Two years later, Coombe asked her to come out west to join the Angel City staff.

In her two years at Gotham, Tweed came into her own as a coach. Working under three head coaches—Coombe, Scott Parkinson, and Hugh Menzies—gave her a firsthand view of what worked and what didn’t. Another formative coaching experience was her time as an assistant to Tracey Kevins, head coach of the U-20 USWNT, in 2022.

“The Becki that rocked up here in January is notably different to the person that I spent a year with,” says Ball. “She had more of a fringe role at Gotham, and now she's like the engine. She's got a really clear idea as to what she wants from both the women on the field and the staff off the field.”

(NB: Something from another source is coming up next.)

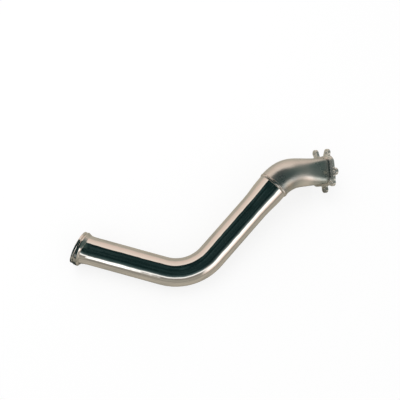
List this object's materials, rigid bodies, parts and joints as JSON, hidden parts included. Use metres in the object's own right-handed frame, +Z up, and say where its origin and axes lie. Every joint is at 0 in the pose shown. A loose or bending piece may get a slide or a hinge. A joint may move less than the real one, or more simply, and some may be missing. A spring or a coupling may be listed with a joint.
{
  "type": "turbo downpipe",
  "caption": "Polished stainless turbo downpipe with one long bend, a bellmouth elbow to a squared lugged turbo flange, and a turned clamp ring at the outlet.",
  "frame": {"origin": "centre of the bounding box seen from above, on the ground the pipe lies on", "axes": "+X from the clamp ring towards the turbo flange, +Z up from the ground; the bend lies towards -Y"},
  "size_m": [0.7276, 0.3906, 0.1421],
  "materials": {
    "polished_stainless": "mirror polished stainless tube",
    "turned_stainless": "polished, with fine turning marks",
    "satin_stainless": "satin polished casting",
    "flange_steel": "brushed plate with machined face",
    "weld_bead": "dressed weld bead"
  },
  "bodies": {
    "root": {"main_tube": "polished_stainless", "outlet_flange": "turned_stainless", "bellmouth_elbow": "satin_stainless", "turbo_flange": "flange_steel", "elbow_weld": "weld_bead", "flange_weld": "weld_bead", "outlet_weld": "weld_bead"}
  },
  "joints": []
}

Midfielder Elizabeth Eddy played under Tweed at Gotham and was struck by that growth from the first phone call she had with the interim head coach, before she came to LA at the end of June.

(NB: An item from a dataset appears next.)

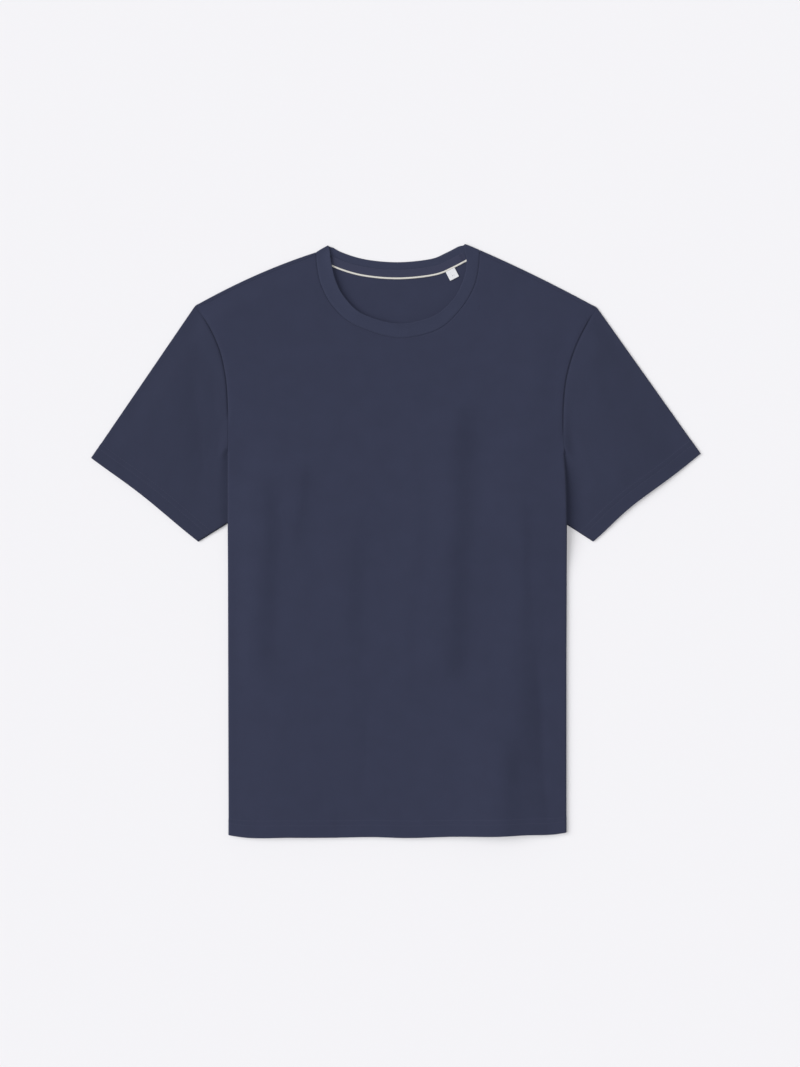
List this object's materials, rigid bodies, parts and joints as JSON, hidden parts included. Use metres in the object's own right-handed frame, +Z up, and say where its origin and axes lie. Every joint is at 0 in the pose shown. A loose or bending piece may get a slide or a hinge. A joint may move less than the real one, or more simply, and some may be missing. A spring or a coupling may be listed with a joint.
{
  "type": "crew neck t-shirt",
  "caption": "Short-sleeved crew neck t-shirt in plain dark jersey, laid flat on its back with its sides folded under.",
  "frame": {"origin": "under the middle of the shirt's outline, on the surface that it lies on", "axes": "+X across the shirt towards the wearer's left sleeve, +Y from the hem to the neck, +Z up off the surface, out of the shirt's front"},
  "size_m": [0.746, 0.7273, 0.0075],
  "materials": {
    "jersey": "matt cotton jersey, dark slate navy",
    "rib": "matt cotton rib, dark slate navy",
    "tape": "herringbone cotton tape, dark slate navy",
    "edging": "woven cotton, cream",
    "label": "satin ribbon, white"
  },
  "bodies": {
    "root": {"front_panel": "jersey", "back_panel": "jersey", "sleeve_left": "jersey", "sleeve_right": "jersey", "neckband": "rib", "neck_tape": "tape", "neck_edging": "edging", "size_label": "label"}
  },
  "joints": []
}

“Becki called me, and she said, here's my vision. This is where I see you. This is how we're going to play. This style suits you,” says Eddy. “She was really clear about what the team’s style is. She went from being a nice, newer assistant coach, to being totally capable of head coaching.”

That kind of clear communication and transparency is a big part of who Tweed is as a coach, who says building trust with players is the first priority. “You can have the best players in the world,” she explains, “and if you can't get the best out of them, it doesn't matter.”

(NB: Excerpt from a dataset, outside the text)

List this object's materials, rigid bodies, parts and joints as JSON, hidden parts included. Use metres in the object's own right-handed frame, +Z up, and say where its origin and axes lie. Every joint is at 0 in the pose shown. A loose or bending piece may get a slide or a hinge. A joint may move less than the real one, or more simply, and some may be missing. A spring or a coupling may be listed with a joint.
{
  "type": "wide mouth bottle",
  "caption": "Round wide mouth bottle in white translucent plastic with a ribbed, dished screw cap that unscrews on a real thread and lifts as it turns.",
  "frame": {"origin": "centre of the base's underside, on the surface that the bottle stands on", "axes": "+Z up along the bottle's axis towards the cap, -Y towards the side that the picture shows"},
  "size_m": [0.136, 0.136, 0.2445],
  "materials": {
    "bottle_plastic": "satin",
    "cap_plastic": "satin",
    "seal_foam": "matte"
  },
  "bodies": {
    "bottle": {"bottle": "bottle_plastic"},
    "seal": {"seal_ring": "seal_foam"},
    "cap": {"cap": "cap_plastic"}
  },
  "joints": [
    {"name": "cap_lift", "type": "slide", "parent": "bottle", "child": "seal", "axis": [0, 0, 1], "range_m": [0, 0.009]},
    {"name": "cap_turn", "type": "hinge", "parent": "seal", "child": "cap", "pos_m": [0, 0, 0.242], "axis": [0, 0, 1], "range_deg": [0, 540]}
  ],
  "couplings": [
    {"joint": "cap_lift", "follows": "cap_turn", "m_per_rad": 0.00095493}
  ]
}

“At this level, you have to know why,” she continues. “Building relationships with players where they trust you is really important to any age group, but at this age group more than anything. Players at this level, if you don't believe in it, they know.”

There’s an element of vulnerability in that dynamic. “You have to be able to at some point say, I got it wrong,” she explains. “What I also think is okay is when players can see the game differently and actually speak about it. You can't be the coach that says, ‘it’s my way or no way.’ You need to have your ideas and convictions, but you have to be open minded and let other people into that.”

Tweed has learned things about herself in these last two months, too. One lesson mirrors what has been one of the most noticeable changes on the field—the team’s ability to see games out to the end.

“I'm pretty calm under pressure,” she says. “If someone would ask me, ‘Do you get stressed out?’ I would say yes. But I think over the last few months of coaching, I'm not as stressed as I thought I would be. I can take a breath and let it go. I can talk through things and make things make sense without feeling panicked about it.”

“That's something I didn't know I had in me, at all.”